--- START OF INFORMATION SUPPLIED ---

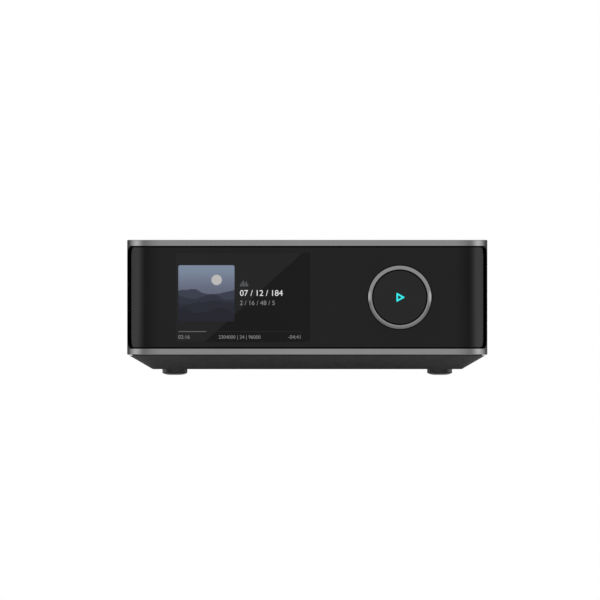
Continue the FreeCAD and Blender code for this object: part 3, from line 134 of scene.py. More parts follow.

--- END OF INFORMATION SUPPLIED ---
--- START OF INFORMATION SUPPLIED ---

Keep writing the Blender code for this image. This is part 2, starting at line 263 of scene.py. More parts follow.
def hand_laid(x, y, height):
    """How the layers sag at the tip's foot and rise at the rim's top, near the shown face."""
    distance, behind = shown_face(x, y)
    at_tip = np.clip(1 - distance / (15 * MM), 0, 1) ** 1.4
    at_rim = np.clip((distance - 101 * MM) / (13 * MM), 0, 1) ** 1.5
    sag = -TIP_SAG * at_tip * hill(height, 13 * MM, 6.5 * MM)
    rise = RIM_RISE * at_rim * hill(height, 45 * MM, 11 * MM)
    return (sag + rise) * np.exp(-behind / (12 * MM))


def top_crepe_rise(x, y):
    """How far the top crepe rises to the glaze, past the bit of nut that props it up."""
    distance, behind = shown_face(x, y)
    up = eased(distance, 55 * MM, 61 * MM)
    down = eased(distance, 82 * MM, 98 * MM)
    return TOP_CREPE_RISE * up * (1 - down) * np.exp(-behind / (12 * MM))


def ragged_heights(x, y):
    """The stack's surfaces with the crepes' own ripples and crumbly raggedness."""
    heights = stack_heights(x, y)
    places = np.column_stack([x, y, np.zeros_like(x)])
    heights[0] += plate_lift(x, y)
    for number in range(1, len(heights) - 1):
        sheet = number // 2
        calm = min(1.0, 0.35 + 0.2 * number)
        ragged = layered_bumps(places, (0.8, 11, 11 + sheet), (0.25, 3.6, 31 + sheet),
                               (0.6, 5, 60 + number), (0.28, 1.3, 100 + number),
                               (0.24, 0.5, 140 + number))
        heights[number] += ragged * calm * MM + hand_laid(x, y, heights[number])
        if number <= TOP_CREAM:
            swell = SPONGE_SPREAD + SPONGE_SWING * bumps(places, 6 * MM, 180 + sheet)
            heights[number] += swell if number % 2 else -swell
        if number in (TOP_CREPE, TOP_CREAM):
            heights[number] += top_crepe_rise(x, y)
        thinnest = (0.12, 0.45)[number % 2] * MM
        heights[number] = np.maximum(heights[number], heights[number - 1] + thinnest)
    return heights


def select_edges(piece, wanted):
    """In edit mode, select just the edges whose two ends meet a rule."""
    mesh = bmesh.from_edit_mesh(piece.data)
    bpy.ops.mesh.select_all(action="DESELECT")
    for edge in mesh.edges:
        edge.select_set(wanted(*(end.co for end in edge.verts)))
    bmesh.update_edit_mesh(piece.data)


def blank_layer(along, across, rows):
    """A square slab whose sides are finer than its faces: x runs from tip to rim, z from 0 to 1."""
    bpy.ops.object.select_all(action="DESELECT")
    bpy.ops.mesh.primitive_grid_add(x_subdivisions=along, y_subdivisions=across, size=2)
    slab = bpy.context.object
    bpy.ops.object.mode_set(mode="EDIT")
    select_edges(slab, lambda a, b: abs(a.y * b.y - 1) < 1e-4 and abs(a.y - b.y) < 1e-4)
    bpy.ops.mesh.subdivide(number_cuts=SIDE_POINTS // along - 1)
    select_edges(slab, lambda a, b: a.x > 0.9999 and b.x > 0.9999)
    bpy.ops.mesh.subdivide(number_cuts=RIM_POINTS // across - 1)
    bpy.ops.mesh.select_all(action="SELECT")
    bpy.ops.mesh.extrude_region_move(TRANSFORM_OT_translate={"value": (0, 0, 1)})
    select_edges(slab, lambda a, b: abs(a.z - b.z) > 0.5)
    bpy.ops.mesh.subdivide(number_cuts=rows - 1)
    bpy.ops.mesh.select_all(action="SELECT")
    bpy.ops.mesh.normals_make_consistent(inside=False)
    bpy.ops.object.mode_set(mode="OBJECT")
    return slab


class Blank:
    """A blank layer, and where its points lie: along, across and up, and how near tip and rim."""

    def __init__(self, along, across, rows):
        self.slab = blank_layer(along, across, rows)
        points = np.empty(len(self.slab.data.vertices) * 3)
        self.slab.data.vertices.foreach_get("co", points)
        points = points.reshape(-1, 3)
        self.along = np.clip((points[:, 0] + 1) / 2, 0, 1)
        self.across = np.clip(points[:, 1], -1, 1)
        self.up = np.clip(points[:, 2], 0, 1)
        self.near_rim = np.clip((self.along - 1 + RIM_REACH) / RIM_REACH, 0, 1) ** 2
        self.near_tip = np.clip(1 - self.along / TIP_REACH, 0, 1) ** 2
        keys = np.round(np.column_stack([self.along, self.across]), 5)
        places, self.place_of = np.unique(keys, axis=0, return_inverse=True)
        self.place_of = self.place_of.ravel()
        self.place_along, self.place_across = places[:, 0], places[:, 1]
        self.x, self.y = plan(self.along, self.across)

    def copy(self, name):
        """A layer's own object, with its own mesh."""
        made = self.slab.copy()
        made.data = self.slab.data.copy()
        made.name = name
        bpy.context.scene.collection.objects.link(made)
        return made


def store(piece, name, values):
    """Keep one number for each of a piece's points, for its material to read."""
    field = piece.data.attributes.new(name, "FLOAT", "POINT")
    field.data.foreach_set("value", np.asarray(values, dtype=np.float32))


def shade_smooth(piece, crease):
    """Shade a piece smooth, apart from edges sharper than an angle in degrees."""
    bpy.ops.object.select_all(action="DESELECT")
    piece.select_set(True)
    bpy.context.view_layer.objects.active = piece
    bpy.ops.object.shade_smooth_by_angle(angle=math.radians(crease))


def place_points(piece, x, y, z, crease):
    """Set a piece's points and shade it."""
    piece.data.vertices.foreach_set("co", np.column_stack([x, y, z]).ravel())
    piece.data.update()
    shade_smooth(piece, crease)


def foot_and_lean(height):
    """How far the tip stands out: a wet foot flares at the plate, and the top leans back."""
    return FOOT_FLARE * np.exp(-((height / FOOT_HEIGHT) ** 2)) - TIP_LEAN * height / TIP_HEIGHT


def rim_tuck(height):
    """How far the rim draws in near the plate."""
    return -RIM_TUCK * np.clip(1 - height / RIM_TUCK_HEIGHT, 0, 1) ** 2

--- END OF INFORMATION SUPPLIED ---

Copy out each line of the material that holds the word "follow".

= OUTPUT OF THE EXERCISE =
Continue the FreeCAD and Blender code for this object: part 3, from line 134 of scene.py. More parts follow.
Keep writing the Blender code for this image. This is part 2, starting at line 263 of scene.py. More parts follow.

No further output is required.